Seventy-three seconds after launch, at an altitude of roughly 14 km, a hot gas plume from a failed O-ring joint ignited the external tank's liquid hydrogen. The orbiter was torn apart by aerodynamic forces as it travelled near Mach 1.9. The solid rocket boosters, suddenly freed, flew in opposing arcs before range safety officers sent destruct commands. All seven crew members perished.
The crew compartment continued on a ballistic trajectory and impacted the Atlantic Ocean nearly three minutes later at around 330 km/h. Physical evidence suggests at least three crew members survived the initial breakup and were alive — though likely unconscious from depressurisation — until ocean impact.
President Reagan addressed the nation that evening, closing with words from the poem 'High Flight'. The Shuttle fleet was grounded for nearly three years. The Rogers Commission identified a systemic breakdown in NASA's safety culture: engineers had flagged O-ring anomalies on previous flights, but the concern never reached anyone with authority to stop the launch.

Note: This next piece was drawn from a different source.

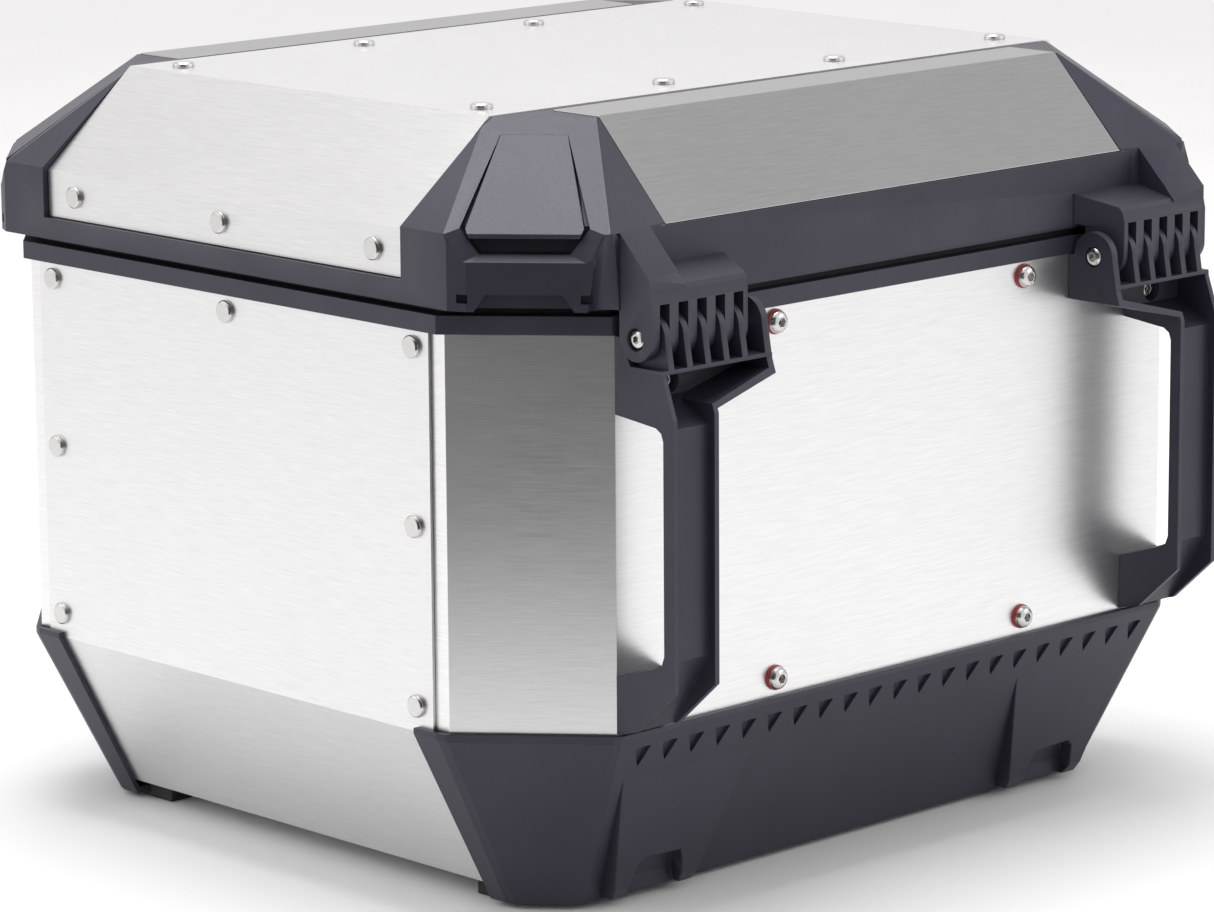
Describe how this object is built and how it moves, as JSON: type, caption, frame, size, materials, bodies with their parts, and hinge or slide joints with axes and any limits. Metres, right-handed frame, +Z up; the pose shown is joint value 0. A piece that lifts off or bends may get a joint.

The future doesn't belong to the fainthearted; it belongs to the brave. The Challenger crew was pulling us into the future, and we'll continue to follow them.
By the numbers
Why it mattered
Challenger ended the era of 'routine' spaceflight and forced NASA to confront how institutional pressure silences safety concerns. The investigation and resulting cultural changes reshaped risk management across aviation, nuclear power, and engineering worldwide.